What would you identify as the most important components of a referendum campaign? What issues need to be borne in mind in order to ensure the effective operation of a referendum campaign?

  As I have already stated, the strength of laws associated with (for example) truth-in-advertising and perjury is fundamentally important to ensure a degree of fairness. The specific regulatory framework for referendums needs to ensure limits on campaign spending, declarations of the sources of funding and independent provision of information (this could be a role for the Electoral Commission).

  Again, consideration should also be given to promoting structured engagement opportunities for citizens, in particular the type of citizens' assembly that was utilised in British Columbia in 2004 to consider the issue of electoral reform.

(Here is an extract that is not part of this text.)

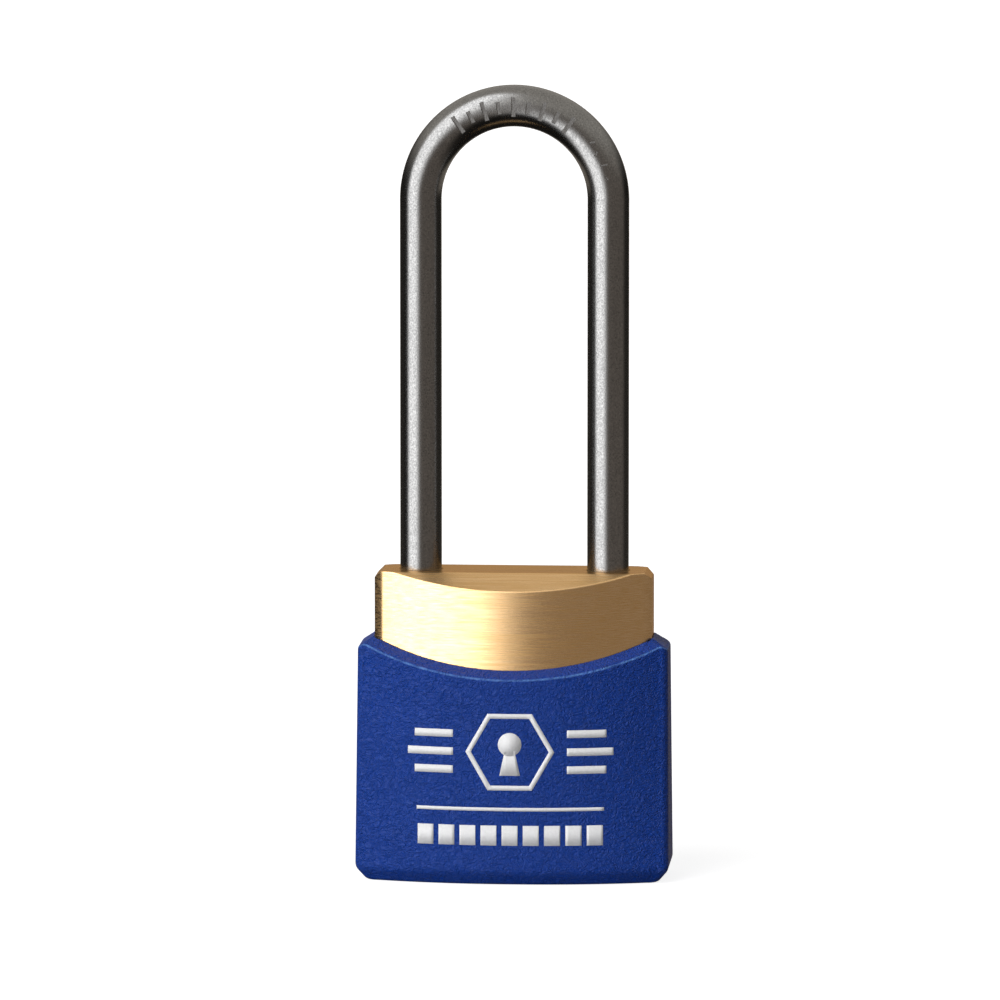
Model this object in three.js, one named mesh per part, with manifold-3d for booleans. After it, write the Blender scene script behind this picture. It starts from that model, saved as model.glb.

Does the Electoral Commission have an appropriate role in relation to referendums? How would you assess the work it has undertaken in this field?

  Two areas where the Electoral Commission's role needs to be reconsidered are in relation to the referendum question and provision of information. While the Commission is charged with publishing a statement on the intelligibility of any question, the relevant Secretary of State is not required to rephrase the question if the Commission believes that it is unfair or unintelligible. Arguably the balance of power needs to be reconsidered so that the Commission can override the Secretary of State to ensure fairness and intelligibility.

  Additionally, the Electoral Commission could be charged with producing an accessible information booklet that presents the arguments for and against the proposition. Citizens would then have a reliable source of information providing an overview of the issues at stake. Independent agencies in other polities are charged with such a function.

  Given that there have been no referendums since the Political Parties, Elections and Referendums Act, it is impossible to assess the work of the Commission in this area.

  For the sake of brevity, I have not referenced all the studies on which this evidence is based. More details can be found in chapter 4 of my book Democratic Innovations (Cambridge University Press, 2009).